Kamylle Edwards // REVOLT
No shiny suits. Take a look at the cover art for 1997's No Way Out and there you'll notice a few things: No signs of NASA-certified suits, no wet bottles of Cristal, no Jag Benz Coupes (like whoa). For a label responsible for introducing the lavish, ostentatious rap epoch known as the "jiggy era," Puff Daddy & The Family kept it simple. Instead of going the typical route, they utilized a grainy, black-and-white artwork to place focus on something far more superior than promoting a high-floss lifestyle. What you see, isn't just a toned-down image featuring (from left to right) Sheek Louch, Styles P, Puff Daddy, Jadakiss, Ma$e and Black Rob. What you see is a statement that embodies No Way Out's first opening lines: "The sun don't shine forever, but as long as it's here then we might as well shine together." Where The Notorious B.I.G. laid down the foundation, this was the introduction to Bad Boy's next phase. So as history would have it, Puff Daddy would jump from sidekick to ringleader after the LP's explosive outing, while Ma$e sat on top of the world months later with his own high-selling debut. For The Lox, however, their contribution was more than high sales. Respectively and collectively, they injected a new pulse into Bad Boy.

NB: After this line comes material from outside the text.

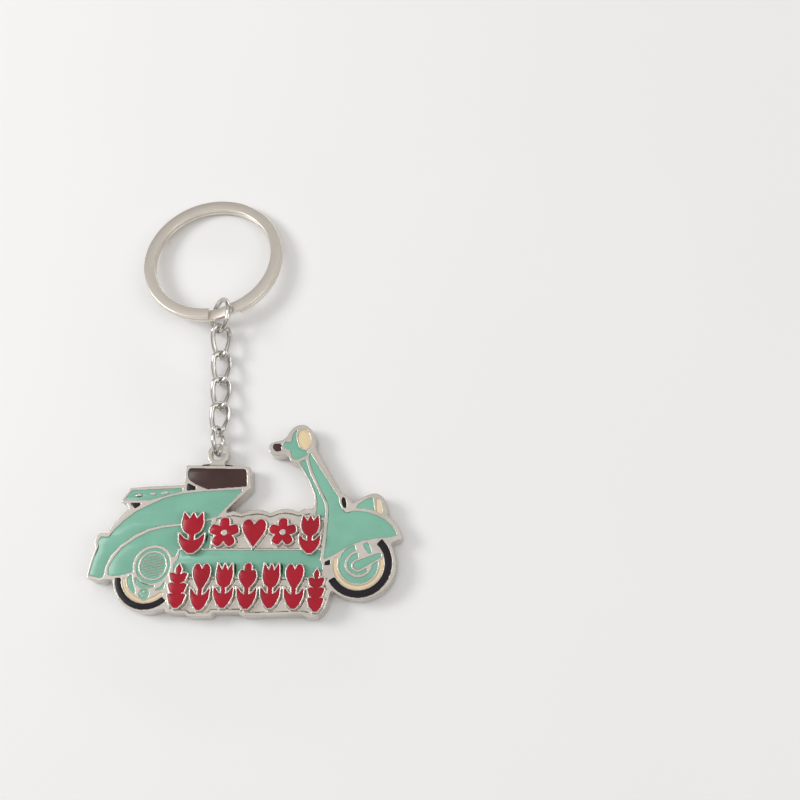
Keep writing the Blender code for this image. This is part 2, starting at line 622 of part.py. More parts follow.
def charm_casting():
    plate = flat_mesh("plate", [outline(SILHOUETTE, EDGE_STEP)], 0, FACE)
    casting = place("charm_casting", plate, PARTS, COATS["nickel"])
    top = FACE + CUT_CLEAR
    loop = arc(LOOP_CENTRE, LOOP_OUTER, -50, 230) + [Vector(p) for p in LOOP_FOOT]
    boolean(casting, "UNION", cutter("loop_body", flat_mesh("loop", [loop], LOOP_LOW, LOOP_HIGH)))
    pockets = [
        (f"pocket_{name}", flat_mesh(name, rings, POCKET_FLOOR, top)) for name, _, rings in CELLS
    ]
    pockets += [
        (f"pocket_{name}", flat_mesh(name, [ring], PLATE_FLOOR, top))
        for name, ring in BARE_POCKETS.items()
    ]
    hole = flat_mesh("hole", [circle(LOOP_CENTRE, LOOP_HOLE)], -CUT_CLEAR, top)
    boolean(casting, "DIFFERENCE", group_of("pockets", pockets + [("loop_hole", hole)]))
    root = POCKET_FLOOR - 0.3
    standing = [
        (f"boss_{name}", flat_mesh(name, [ring], root, FACE)) for name, ring in FACE_BOSSES.items()
    ]
    boolean(casting, "UNION", group_of("face_bosses", standing))
    hollows = [
        (f"hollow_{name}", flat_mesh(name, [ring], POCKET_FLOOR, top))
        for name, ring in HOLLOW_BOSSES.items()
    ]
    boolean(casting, "DIFFERENCE", group_of("hollows", hollows))
    raised = [
        (f"raised_{name}", flat_mesh(name, [grown(ring, BOSS_WALL)], root, BOSS_TOP))
        for name, ring in RAISED.items()
    ]
    raised += [
        (f"raised_{name}", flat_mesh(name, [ring], root, FACE)) for name, ring in KICK_STUDS.items()
    ]
    boolean(casting, "UNION", group_of("raised", raised))
    above = BOSS_TOP + CUT_CLEAR
    red = [
        (f"red_{name}", flat_mesh(name, ornament_rings(*spec), BOSS_POCKET_FLOOR, above))
        for name, *spec in ORNAMENTS
    ]
    boolean(casting, "DIFFERENCE", group_of("red_pockets", red))


def shrunk(rings):
    """A cell's outline moved in by the gap, and its holes moved out."""
    return [grown(rings[0], -FIT_GAP)] + [grown(ring, FIT_GAP) for ring in rings[1:]]


def enamel(name, colour, rings):
    mesh = flat_mesh(name, shrunk(rings), ENAMEL_BED, ENAMEL_TOP)
    made = place(name, mesh, PARTS, COATS[colour])
    cuts = [
        (f"{name}_{label}", flat_mesh(label, [ring], ENAMEL_BED - CUT_CLEAR, ENAMEL_TOP + CUT_CLEAR))
        for label, ring in bosses_over(rings).items()
    ]
    if cuts:
        boolean(made, "DIFFERENCE", group_of(f"cuts_{name}", cuts))


def red_enamel(name, *spec):
    mesh = flat_mesh(name, shrunk(ornament_rings(*spec)), RED_BED, RED_TOP)
    place(f"{name}_enamel", mesh, PARTS, COATS["red"])


# ---- The chain, each piece in the frame of the joint that it turns on ----


def pivot(name, parent, where, lean=0.0):
    """An empty on a joint's axis. where is in millimetres, from the parent's own pivot."""
    made = bpy.data.objects.new(name, None)
    made.empty_display_size = 0.003
    made.location = Vector(where) * MM
    made.rotation_euler = Euler((0, 0, lean))
    made.parent = parent
    PARTS.objects.link(made)
    return made


def hang(name, mesh, parent, where):
    """Places a mesh made in the chain's frame on its pivot, which is at where in that frame."""
    mesh.transform(Matrix.Translation(-Vector(where)))
    made = place(name, mesh, PARTS, COATS["bright"])
    made.parent = parent
    return made


def ring_path(centre, radius, roll, steps):
    """A ring whose plane holds the chain's axis, turned about that axis by roll from level."""
    side = Vector((math.cos(roll), 0, math.sin(roll)))
    return [
        Vector(centre) + radius * (math.sin(a) * side + math.cos(a) * Vector((0, 1, 0)))
        for a in (math.tau * i / steps for i in range(steps))
    ]


def link_path(low_bar, high_bar, steps=28):
    """A twisted oval from its lower bar to its upper one, both on the chain's axis."""
    middle = (Vector(low_bar) + Vector(high_bar)) / 2
    along = Vector(high_bar) - Vector(low_bar)
    half, side = along.length / 2, LINK_WIDTH / 2
    straight = half - side
    turn_to = Vector((0, 1, 0)).rotation_difference(along)
    path = []
    for step in range(steps):
        angle = math.tau * step / steps
        across, forward = side * math.sin(angle), side * math.cos(angle)
        forward += math.copysign(straight, forward) * min(1, abs(math.cos(angle)) * 2.2)
        twist = LINK_ROLL - LINK_TURN * forward / half
        local = Vector((across * math.cos(twist), forward, across * math.sin(twist)))
        path.append(middle + turn_to @ local)
    return path


def bar_centre(index, upper):
    """The middle of a link's end bar. Link 1 is nearest the split ring, and link 4 nearest the charm."""
    low = FIRST_BAR + (4 - index) * LINK_PITCH
    if upper:
        return Vector((0, low + LINK_LENGTH, BAR_HEIGHTS[index - 1]))
    return Vector((0, low, BAR_HEIGHTS[index]))


def split_ring_path():
    """Two turns, one on the other, with a step up between them."""
    level = (SPLIT_THICK + SPLIT_TURN_GAP) / 2
    start = STEP_END - math.tau
    end = STEP_START + math.tau
    steps = 104
    path = []
    for i in range(steps + 1):
        angle = start + (end - start) * i / steps
        share = min(1, max(0, (angle - STEP_START) / (STEP_END - STEP_START)))
        rise = level * (2 * (3 * share**2 - 2 * share**3) - 1)
        path.append(Vector((SPLIT_RADIUS * math.cos(angle), SPLIT_RADIUS * math.sin(angle), rise)))
    return path


def flat_section():
    """The split ring wire's section, as a closed curve."""
    curve = bpy.data.curves.new("wire_section", "CURVE")
    curve.dimensions = "2D"
    spline = curve.splines.new("POLY")
    spline.points.add(3)
    spline.use_cyclic_u = True
    wide, thick = SPLIT_WIDE / 2, SPLIT_THICK / 2
    corners = ((-wide, -thick), (wide, -thick), (wide, thick), (-wide, thick))
    for point, (x, y) in zip(spline.points, corners):
        point.co = (x, y, 0, 1)
    made = bpy.data.objects.new("wire_section", curve)
    CUTTERS.objects.link(made)
    made.hide_render = True
    return made


def chain():
    """The pieces in order from the charm, each pivot parented to the one before."""
    lean_home = pivot("chain_line", None, (*LOOP_CENTRE, 0), CHAIN_LEAN)
    here = Vector((0, 0, 0))
    parent = lean_home
    joints = [("lower_jump_ring", Vector(LOOP_BAND))]
    joints.append(("chain_link_4", Vector((0, FIRST_BAR + 1.18, BAR_HEIGHTS[4]))))
    for index in (3, 2, 1):
        between = (bar_centre(index, False) + bar_centre(index + 1, True)) / 2
        joints.append((f"chain_link_{index}", between))
    joints.append(("upper_jump_ring", bar_centre(1, True) - Vector((0, 1.2, 0))))
    for name, where in joints:
        parent = pivot(f"pivot_{name}", parent, where - here)
        here = where
        if name == "lower_jump_ring":
            path = ring_path(LOWER_RING_CENTRE, LOWER_RING_RADIUS, LOWER_RING_LEAN, 24)
            mesh = wire_mesh(name, path, LOWER_RING_WIRE, sides=1)
        elif name == "upper_jump_ring":
            path = ring_path(UPPER_RING_CENTRE, UPPER_RING_RADIUS, UPPER_RING_ROLL, 28)
            mesh = wire_mesh(name, path, UPPER_RING_WIRE, sides=1)
        else:
            index = int(name[-1])
            path = link_path(bar_centre(index, False), bar_centre(index, True))
            mesh = wire_mesh(name, path, LINK_WIRE, sides=1)
        hang(name, mesh, parent, where)


def split_ring():
    """Its pivot is on its own wire, inside the upper jump ring."""
    mesh = wire_mesh("split_ring", split_ring_path(), 0, closed=False, profile=flat_section())
    mesh.transform(Matrix.Rotation(SPLIT_TILT, 4, "X"))
    home = Matrix.Rotation(CHAIN_LEAN, 4, "Z") @ Vector((0, 30.75, 3.86)) + Vector((*LOOP_CENTRE, 0))
    mesh.transform(Matrix.Translation(Vector(SPLIT_CENTRE) - home))
    made = place("split_ring", mesh, PARTS, COATS["nickel"])
    made.parent = pivot("pivot_split_ring", None, home)


def clear_scene():
    for obj in list(bpy.data.objects):
        bpy.data.objects.remove(obj)


clear_scene()
PARTS = collection("scooter_keychain")
CUTTERS = collection("cutters")
CUTTERS.hide_render = True
COATS = {
    "nickel": material("satin_nickel", NICKEL, 0.32, 1.0),
    "bright": material("bright_nickel", NICKEL, 0.14, 1.0),
    "mint": material("mint_enamel", MINT, 0.25, 0.0),
    "brown": material("brown_enamel", BROWN, 0.3, 0.0),
    "black": material("black_enamel", BLACK, 0.25, 0.0),
    "cream": material("cream_enamel", CREAM, 0.25, 0.0),
    "red": material("red_enamel", RED, 0.2, 0.0),
}
RAISED = {name: ornament_rings(*spec)[0] for name, *spec in ORNAMENTS}
chain()
split_ring()
charm_casting()
for cell_name, cell_colour, cell_rings in CELLS:
    enamel(cell_name, cell_colour, cell_rings)
for red_name, *red_spec in ORNAMENTS:
    red_enamel(red_name, *red_spec)
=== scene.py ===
"""The look of the scooter keychain: enamel pools, relief, polished chain and split ring on a pale table."""

import json
import math

import bmesh
import bpy
from mathutils import Matrix, Vector, geometry


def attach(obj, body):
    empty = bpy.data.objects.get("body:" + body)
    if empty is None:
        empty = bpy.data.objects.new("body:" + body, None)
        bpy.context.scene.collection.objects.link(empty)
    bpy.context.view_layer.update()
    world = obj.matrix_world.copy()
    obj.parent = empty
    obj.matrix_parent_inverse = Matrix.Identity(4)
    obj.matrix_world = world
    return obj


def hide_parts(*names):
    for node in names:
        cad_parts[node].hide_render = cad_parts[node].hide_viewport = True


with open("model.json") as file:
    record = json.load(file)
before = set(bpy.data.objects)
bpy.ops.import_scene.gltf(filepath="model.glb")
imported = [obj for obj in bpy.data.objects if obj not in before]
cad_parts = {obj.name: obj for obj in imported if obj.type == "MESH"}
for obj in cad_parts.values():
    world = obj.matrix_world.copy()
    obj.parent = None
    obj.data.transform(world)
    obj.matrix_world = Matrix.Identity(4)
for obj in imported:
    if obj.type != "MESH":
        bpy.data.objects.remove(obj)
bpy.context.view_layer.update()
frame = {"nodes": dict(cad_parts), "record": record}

MM = 0.001
NODES = frame["nodes"]
SLOTS = {s["node"]: s["material_slot"] for s in frame["record"]["subparts"]}

# The casting's relief is rounded at this scale, and enamel runs this far under its rims.
RELIEF_GRAIN = 0.11 * MM
RELIEF_TRIANGLES = 330000
ENAMEL_SPREAD = 0.07 * MM
CORNER = math.radians(38)
SHORT_CHORD = 0.15 * MM
POOL_EDGE = 0.05 * MM
WELD = 1e-7

# The chain and rings, as in the frame: the chain's line starts at the loop and leans to the left.
LOOP_CENTRE = Vector((-6.25, 17.4, 0))
CHAIN_LEAN = math.radians(4.2)
LOWER_RING = {"centre": (0, 2.65, 3.25), "radius": 2.75, "wire": 0.5, "roll": math.radians(96)}
UPPER_RING = {"centre": (0, 30.4, 3.2), "radius": 3.5, "wire": 0.55, "roll": math.radians(48)}
LINK_WIRE, LINK_LENGTH, LINK_WIDTH, LINK_PITCH = 0.55, 6.97, 3.5, 5.72
LINK_TURN, LINK_ROLL = math.radians(45), math.radians(8)
FIRST_BAR = 4.18
BAR_HEIGHTS = (2.95, 1.8, 1.7, 1.95, 2.75)
SPLIT_CENTRE = (-11.5, 61.45, 2.45)
SPLIT_TILT = math.radians(-6)
SPLIT_RADIUS, SPLIT_WIDE, SPLIT_THICK, SPLIT_TURN_GAP = 13.8, 2.4, 0.8, 0.1
STEP_START, STEP_END = math.radians(-87), math.radians(-61)

# How bright the sky is at each height: pale at the horizon, dark above it for the metal to mirror.
SKY_LEVELS = ((0, 0.8), (0.1, 0.7), (0.22, 0.1), (0.45, 0.3), (1, 0.9))


# ---- Node materials ----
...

Among the Family, the Yonkers-bred trio, The Lox, established their power early on. Before dropping their debut album, 1998's platinum-selling Money, Power & Respect, the street-nurtured, thug-hearted rap group had already made waves in the mixtape circuit, including a standout appearance on Main Source's 1994 track "Set It Off." Known for their trademark swashbuckling, raised-by-the-streets philosophy it didn't take long for their buzz from the hard knock streets to travel up to the corner offices of the Big Apple. And so it did. After fellow Yonkers native Mary J. Blige passed off their demo to Puff, the rest was history.
Making their grand entrance as Bad Boy signees, Kiss, Styles and Sheek hopped on a envied streak of high-profile records, which kicked off with a posse cut alongside The Notorious B.I.G. called "You'll See," which was originally supposed to be a remix to Faith Evans' "You Used to Love Me." Originally appearing on Side A of 1996's Bad Boy Mixtape Vol. 3, helmed by Puff Daddy & The Family, the song sparked interest in the voices behind "L to the O, X amount of flow." Later, they graced cuts like Mary J. Blige's "Can't Get You Off My Mind," Mariah Carey's "Honey (Remix)," Puffy's "It's All About the Benjamins" ("Lost your touch, we kept ours"), and once again co-starred with Biggie on "Last Days," a song off 1997's Life After Death, and, following the latter's tragic death, delivered the touching elegy "We'll Always Love Big Poppa." On "So Right," Jada would sum it up best in one line: "Who you know stack for enough to distribute 2.5 and that's just the tribute."
Picking up where his compatriots left off, Black Rob delivered the slam dunk with his own critically acclaimed debut, 2000’s Life Story. The man with the guttural delivery and hardened rhymes painted street poetry like no other and with the help of Puff Daddy, was able to translate this expertise through 20 infectiously rowdy cuts, like the hit smash “Whoa!.” Set to dramatic strings, the smash single saw Rob rise from behind the scenes to eventually throwing “the label on my back like whoa!” Rob’s debut peaked atop the Billboard Rap & R&B chart and snagged the Harlemite a Top 3 entry on the overall album chart.
All in all, considering where the pendulum was placed before their entry, The Lox and Black Rob provided the grit, energy, and the kind of rise-to-power underdog tale that belongs in the movies. Ain't no stopping these guys. "We can't lose cause Puff set us up properly..."
In the words of B.I.G.: "Ain't no replacing 'em."
One B.I.G. Moment: The Grammy Award-winning 1997 album, No Way Out wasn't just a win for Puff Daddy, but the entire Bad Boy family, no more so than when The Lox lent their contributions to the pop juggernaut "It's All About the Benjamins," this was the Chicago Bulls winning their first ring after Michael Jordan's comeback.